Actions for Operators, Enterprises, and Partners
Strategic moves now can capture synergies from the deal and mitigate risk as footprints and portfolios realign.
Guidance for Enterprises and Hyperscalers
Evaluate Lumen’s intercity and metro upgrades for GPU cluster connectivity, multi-region data distribution, and data center interconnect, with an emphasis on deterministic latency and automated provisioning. Revisit WAN and cloud on-ramp strategies to leverage software-defined, consumption-based options where available.
Guidance for ISPs and Technology Vendors
In the affected metros, calibrate competitive responses around symmetrical speed tiers, low-latency gaming/streaming propositions, and whole-home Wi-Fi quality.
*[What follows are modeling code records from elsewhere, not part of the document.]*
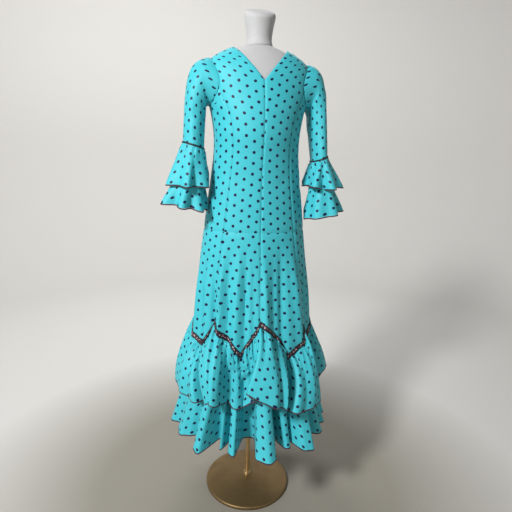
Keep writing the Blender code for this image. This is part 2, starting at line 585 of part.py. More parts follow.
def make_panels():
    """Eight bodice panels over eight skirt gores: centre front, side front, side back and centre back on each side."""

    def centre_front_edge(z):
        return line(NECK_FRONT, "z", "angle", z) if z > NECK_FRONT[0]["z"] else 0.0

    def centre_back_edge(z):
        return 180 - line(NECK_BACK, "z", "angle", z) if z > NECK_BACK[0]["z"] else 180.0

    def front_princess(z):
        return ramp(PRINCESS, "z", "front", z) if z < PRINCESS_TOP + 0.001 else armhole_angle(z)

    def back_princess(z):
        return 180 - ramp(PRINCESS, "z", "back", z) if z < PRINCESS_TOP + 0.001 else 180 - armhole_angle(z)

    def side_front(z):
        return armhole_angle(z)

    def side_back(z):
        return 180 - armhole_angle(z)

    for side, word in ((-1, "right"), (1, "left")):
        for part, centre_rows, side_rows in (("skirt", SKIRT_ROWS, SKIRT_ROWS), ("bodice", CENTRE_ROWS, SIDE_ROWS)):
            make_panel(f"{part}_front_{word}", side, centre_rows, centre_front_edge, front_princess, (0, 1))
            make_panel(f"{part}_side_front_{word}", side, side_rows, front_princess, side_front, (1, 2))
            make_panel(f"{part}_side_back_{word}", side, side_rows, side_back, back_princess, (2, 3))
            make_panel(f"{part}_back_{word}", side, centre_rows, back_princess, centre_back_edge, (3, 4))


def zigzag_height(seam):
    wrapped = (seam + 4) % 8 - 4
    return line(ZIGZAG, "at", "z", wrapped)


def make_zigzag_trim():
    """Ruched heading over the top edge of the upper flounce, pointed at each seam and between."""
    kinks = [row["at"] for row in ZIGZAG[:-1]]
    facets = [k / PANEL_COLUMNS - 4 for k in range(8 * PANEL_COLUMNS)]
    marks = sorted(kinks + [f for f in facets if min(abs(f - k) for k in kinks) > 0.012])
    out = CLOTH / 2 + SEAM_GAP + TRIM_THICKNESS / 2 + 0.0008
    rows = []
    for lift in (0.0, TRIM_HEIGHT):
        rows.append([skirt_point(seam, zigzag_height(seam) + lift, out) for seam in marks])
    sheet("zigzag_trim", rows, True, trim_cloth, TRIM_THICKNESS)


def folds_at(table, turn, at):
    """Reach, lean and rise of a ruffle at a place round it, from crest to hollow and back by cosine."""
    for k, row in enumerate(table):
        follower = table[(k + 1) % len(table)]
        start = row["at"]
        end = follower["at"] + (turn if k == len(table) - 1 else 0)
        place = at if at >= table[0]["at"] else at + turn
        if start <= place <= end:
            f = 0.5 - 0.5 * math.cos(math.pi * (place - start) / (end - start))
            return [row[c] * (1 - f) + follower[c] * f for c in ("out", "lean", "rise")]
    return [0.0, 0.0, 0.0]


def fold_marks(table, turn, samples):
    """Places round a ruffle at which its columns lie, a few for each crest and hollow."""
    marks = []
    for k, row in enumerate(table):
        end = table[(k + 1) % len(table)]["at"] + (turn if k == len(table) - 1 else 0)
        marks += [row["at"] + (end - row["at"]) * n / samples for n in range(samples)]
    return marks


def binding_from(name, hem, above, side=1):
    """Narrow binding sewn under a hem, carrying the cloth's own surface on below it."""
    count = len(hem)
    start = []
    end = []
    for k in range(count):
        along = (hem[(k + 1) % count] - hem[k - 1]).normalized()
        drop = (hem[k] - above[k]).normalized()
        below = (drop - along * drop.dot(along)).normalized()
        start.append(hem[k] + below * (SEAM_GAP + 0.0003))
        end.append(hem[k] + below * (SEAM_GAP + BINDING_HEIGHT))
    sheet(name, [order(side, end), order(side, start)], True, binding_cloth, BINDING)


def make_flounce(name, shape, table, tops):
    """Gathered flounce from a top line on the skirt down to a waved hem, with its binding."""
    marks = fold_marks(table, 8, shape["samples"])
    rows = []
    for n in range(shape["rows"] + 1):
        s = n / shape["rows"]
        swell = 1 - (1 - s) ** shape["swell"] if shape["swell"] > 1.5 else s ** shape["swell"]
        swell += shape["bulge"] * math.sin(math.pi * s)
        grow = s**0.85
        row = []
        for mark, top in zip(marks, tops):
            out, lean, rise = folds_at(table, 8, mark)
            foot = seam_angle(mark + lean * grow, shape["z"])
            hem = oval(shape["half"], shape["front"], shape["back"], foot, shape["z"] + rise)
            outward = Vector((hem.x, hem.y, 0)).normalized()
            flat = top.lerp(hem, swell) + outward * out * grow
            row.append(Vector((flat.x, flat.y, top.z + (hem.z - top.z) * s)))
        rows.append(row)
    sheet(name, rows[::-1], True, dress_cloth, CLOTH)
    binding_from(f"{name}_binding", rows[-1], rows[-2])


def make_upper_flounce():
    marks = fold_marks(UPPER_FOLDS, 8, UPPER_FLOUNCE["samples"])
    places = list(marks)
    for row in ZIGZAG[:-1]:
        kink = row["at"] if row["at"] > marks[0] - 0.05 else row["at"] + 8
        nearest = min(range(len(marks)), key=lambda n: abs(marks[n] - kink))
        if row["turn"] or abs(marks[nearest] - kink) < 0.04:
            places[nearest] = kink
    drop = 0.0025
    tops = [skirt_point(p, zigzag_height(p) - drop, LAYER) for p in places]
    make_flounce("flounce_upper", UPPER_FLOUNCE, UPPER_FOLDS, tops)


def make_lower_flounce():
    marks = fold_marks(LOWER_FOLDS, 8, LOWER_FLOUNCE["samples"])
    tops = []
    for mark in marks:
        top = skirt_point(mark, SKIRT_BOTTOM)
        top.z -= SEAM_GAP + 0.0003
        tops.append(top)
    make_flounce("flounce_lower", LOWER_FLOUNCE, LOWER_FOLDS, tops)


def clear_of_body(point, margin):
    """The point, moved straight out from the body's axis where it is too near the dress."""
    if point.z < BODY[0]["z"] or point.z > 1.36:
        return point
    degrees = math.degrees(math.atan2(point.x, -point.y))
    half = ramp(BODY, "z", "half", point.z)
    depth = ramp(BODY, "z", "front" if point.y < 0 else "back", point.z)
    t = math.radians(degrees)
    reach = 1 / math.hypot(math.sin(t) / half, math.cos(t) / depth) + margin
    flat = math.hypot(point.x, point.y)
    if flat >= reach:
        return point
    return Vector((point.x * reach / flat, point.y * reach / flat, point.z))


def ring_point(ring, side, degrees, out=0.0):
    """Point of a sleeve ring. 0 degrees is its front, 90 its outside and 270 the side by the body."""
    inner = Vector((side * ring["in_x"], ring["y"], ring["in_z"]))
    outer = Vector((side * ring["out_x"], ring["y"], ring["out_z"]))
    centre = (inner + outer) / 2
    reach = (outer - inner) / 2
    t = math.radians(degrees)
    across = reach * math.sin(t)
    along = Vector((0, -ring["depth"] * math.cos(t), 0))
    offset = across + along
    return centre + offset + offset.normalized() * out


def armhole_point(side, degrees):
    """Point just outside the armhole's edge, where the sleeve is set in over it."""
    t = math.radians(degrees)
    z = ARMHOLE["z"] + (ARMHOLE["rise"] + SLEEVE_LAP) * math.sin(t)
    angle = side * (90 - (ARMHOLE["sweep"] + 1.2) * math.cos(t))
    return body_point(angle, z) + body_normal(angle, z) * (CLOTH + SEAM_GAP + 0.0003)


def sleeve_point(rings, side, degrees, place):
    """Point of the sleeve's surface at a place that counts rings from the armhole, which is 0."""
    def at(k, angle):
        return armhole_point(side, angle) if k == 0 else ring_point(rings[k - 1], side, angle)

    step = 360 / SLEEVE_COLUMNS
    column = math.floor(degrees / step + 1e-9)
    f = degrees / step - column
    k = min(int(place), len(rings) - 1)
    up = place - k
    near = at(k, column * step).lerp(at(k, (column + 1) * step), f)
    far = at(k + 1, column * step).lerp(at(k + 1, (column + 1) * step), f)
    return near.lerp(far, up)


def outward_from(rings, side, degrees, place):
    """Direction away from the sleeve's middle at a place along it."""
    k = min(max(int(round(place)), 1), len(rings)) - 1
    ring = rings[k]
    centre = ring_point(ring, side, 90).lerp(ring_point(ring, side, 270), 0.5)
    return (ring_point(ring, side, degrees) - centre).normalized()


def order(side, row):
    """Rows run anticlockwise seen from above on the +X side, so the mirrored side is turned round."""
    return row if side > 0 else row[::-1]


def make_ruffle(name, rings, side, table, start, hem_ring, swell_power, margin, lift):
    """Gathered sleeve ruffle from a place on the sleeve down to its waved hem, with its binding."""
    marks = fold_marks(table, 360, RUFFLE_SAMPLES)
    rows = []
    for n in range(RUFFLE_ROWS + 1):
        s = n / RUFFLE_ROWS
        swell = 1 - (1 - s) ** swell_power
        row = []
        for mark in marks:
            out, lean, rise = folds_at(table, 360, mark)
            top = sleeve_point(rings, side, mark, start) + outward_from(rings, side, mark, start) * lift
            foot = ring_point(hem_ring, side, mark + lean * s, out * s**1.5)
            flat = top.lerp(foot, swell)
            height = top.z + (foot.z + rise - top.z) * s
            point = Vector((flat.x, flat.y, height))
            row.append(clear_of_body(point, margin) if n else top)
        rows.append(row)
    sheet(name, [order(side, row) for row in rows[::-1]], True, dress_cloth, CLOTH)
    binding_from(f"{name}_binding", rows[-1], rows[-2], side)


def make_sleeve(word, side, rings, upper, upper_hem, lower, lower_hem):
    """Set-in sleeve with its elbow trim and two ruffles."""
    angles = [360 * c / SLEEVE_COLUMNS for c in range(SLEEVE_COLUMNS)]
    rows = [[sleeve_point(rings, side, a, k) for a in angles] for k in range(len(rings) + 1)]
    sheet(f"sleeve_{word}", [order(side, row) for row in rows[::-1]], True, dress_cloth, CLOTH)

    out = CLOTH / 2 + SEAM_GAP + BINDING / 2 + 0.0006
    band = []
    for place in (ELBOW_RING, ELBOW_RING - ELBOW_TRIM_SPAN):
        row = []
        for a in angles:
            away = outward_from(rings, side, a, place)
            row.append(sleeve_point(rings, side, a, place) + away * out)
        band.append(order(side, row))
    sheet(f"elbow_trim_{word}", band, True, trim_cloth, BINDING)

    below_trim = ELBOW_RING + 0.02
    make_ruffle(f"ruffle_upper_{word}", rings, side, upper, below_trim, upper_hem, 1.15, 0.010, LAYER)
    hem_place = len(rings)
    make_ruffle(f"ruffle_lower_{word}", rings, side, lower, hem_place, lower_hem, 1.15, 0.006, LAYER)


def make_form():
    """Limbless torso and neck block, clear of the cloth."""
    turn = [360 * c / FORM_COLUMNS for c in range(FORM_COLUMNS)]
    rows = [[oval(r["half"], r["front"], r["back"], a, r["z"]) for a in turn] for r in FORM]
    closed_loft("form_torso", rows, form_skin)

    rows = []
    low = NECK[0]["z"]
    high = NECK[-1]["z"]
    for ring in NECK:
        tilt = NECK_TOP_TILT * ((ring["z"] - low) / (high - low)) ** 2
        row = []
        for a in turn:
            point = oval(ring["radius"], ring["radius"], ring["radius"], a, ring["z"])
            point.z += point.y * tilt
            point.y += NECK_CENTRE_Y
            row.append(point)
        rows.append(row)
    closed_loft("form_neck", rows, form_skin)


def make_stand():
    """Pole, its collar and the round base."""
    crown = BASE_EDGE + BASE_CROWN
    collar_foot = crown + SEAM_GAP
    turned(
        "base_disc",
        [
            (0, crown),
            (0.030, crown),
            (BASE_RADIUS - 0.006, BASE_EDGE + 0.002),
            (BASE_RADIUS, BASE_EDGE - 0.001),
            (BASE_RADIUS, 0.001),
            (BASE_RADIUS - 0.001, 0),
            (0, 0),
        ],
        40,
        brass,
    )
    turned(
        "pole_collar",
        [
            (0, COLLAR_TOP + 0.010),
            (COLLAR_RADIUS - 0.001, COLLAR_TOP + 0.010),
            (COLLAR_RADIUS, COLLAR_TOP + 0.009),
            (COLLAR_RADIUS, collar_foot),
            (0, collar_foot),
        ],
        20,
        brass,
    )
    pole_foot = COLLAR_TOP + 0.010 + SEAM_GAP
    pole_top = FORM[0]["z"] - SEAM_GAP
    turned(
        "pole",
        [(0, pole_top), (POLE_RADIUS, pole_top), (POLE_RADIUS, pole_foot), (0, pole_foot)],
        20,
        brass,
    )


for leftover in list(bpy.data.objects):
    bpy.data.objects.remove(leftover, do_unlink=True)

parts = collection_named(OBJECT_NAME)
dress_cloth = material_named("turquoise_cloth", (0.055, 0.62, 0.64), 0.55)
trim_cloth = material_named("burgundy_trim", (0.10, 0.015, 0.045), 0.7)
binding_cloth = material_named("dark_binding", (0.05, 0.008, 0.025), 0.7)
form_skin = material_named("white_form", (0.80, 0.80, 0.79), 0.5)
brass = material_named("aged_brass", (0.30, 0.19, 0.08), 0.4, 0.9)

make_stand()
make_form()
make_panels()
make_zigzag_trim()
make_upper_flounce()
make_lower_flounce()
make_sleeve(
    "right", -1, RIGHT_RINGS, RIGHT_UPPER_FOLDS, RIGHT_UPPER_HEM, RIGHT_LOWER_FOLDS, RIGHT_LOWER_HEM
)
make_sleeve(
    "left", 1, LEFT_RINGS, LEFT_UPPER_FOLDS, LEFT_UPPER_HEM, LEFT_LOWER_FOLDS, LEFT_LOWER_HEM
)
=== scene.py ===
# Flamenco dress on a limbless dress form: the looks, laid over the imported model
# Metres, +Z up, the front of the dress faces -Y

import math
import random
from bisect import bisect_right

import bpy
import numpy as np
from mathutils import Matrix, Vector


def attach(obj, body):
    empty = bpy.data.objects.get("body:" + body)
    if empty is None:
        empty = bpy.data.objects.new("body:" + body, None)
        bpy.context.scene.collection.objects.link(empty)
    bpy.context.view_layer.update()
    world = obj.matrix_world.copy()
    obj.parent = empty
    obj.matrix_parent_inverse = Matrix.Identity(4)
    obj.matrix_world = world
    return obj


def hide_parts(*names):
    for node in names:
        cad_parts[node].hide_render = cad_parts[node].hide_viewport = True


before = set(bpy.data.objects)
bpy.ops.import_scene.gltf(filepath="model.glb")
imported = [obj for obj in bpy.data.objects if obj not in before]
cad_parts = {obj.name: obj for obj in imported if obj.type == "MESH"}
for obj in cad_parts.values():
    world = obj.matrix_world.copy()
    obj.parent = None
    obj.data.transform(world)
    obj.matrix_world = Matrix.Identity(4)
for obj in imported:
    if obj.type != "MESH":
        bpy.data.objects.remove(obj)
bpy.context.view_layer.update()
print("frame loaded")


def rowsOf(columns, rows):
    return [dict(zip(columns, row)) for row in rows]


# The worn dress's shape, in the same sizes as the solids
clothWall = 0.0010
hipSeam = 0.981
skirtBottom = 0.545
princessTop = 1.405
armhole = {"z": 1.4315, "rise": 0.0665, "sweep": 38.0, "lowAngle": 53.2, "highAngle": 52.0}

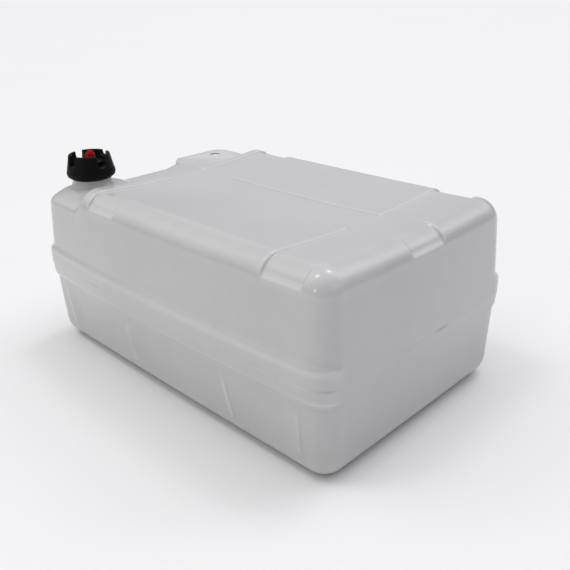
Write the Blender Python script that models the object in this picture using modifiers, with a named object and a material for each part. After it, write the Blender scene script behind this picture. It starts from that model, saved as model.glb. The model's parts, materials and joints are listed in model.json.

Vendors should align offers to AT&T’s accelerated build engine and Lumen’s backbone modernization, emphasizing optical capacity, automation, and observability.
Guidance for Municipalities and Utilities
Expect increased fiber construction activity; streamline permitting, coordinate make-ready, and consider public-private collaborations to extend coverage where economics are marginal. Prioritize neutral-host provisions in dense corridors to reduce construction disruption and speed time to service.
Key Numbers and Milestones
The transaction reshapes fiber scale, capital structure, and growth vectors for both companies.
Deal Metrics at a Glance
Purchase price is $5.75 billion in cash. More than 1 million fiber subscribers and over 4 million enabled fiber locations move to AT&T across 11 states, extending AT&T’s fiber availability to 32 states with new scale in Denver, Seattle, and Salt Lake City. AT&T targets more than 60 million total fiber locations by the end of 2030. Lumen plans to reduce debt to under $13 billion with net debt to adjusted EBITDA below 4x, while pursuing an intercity fiber build from 17 million miles at end-2025 toward 47 million by end-2028 and advancing a digital, software-driven enterprise platform with an expanding ecosystem of technology partners.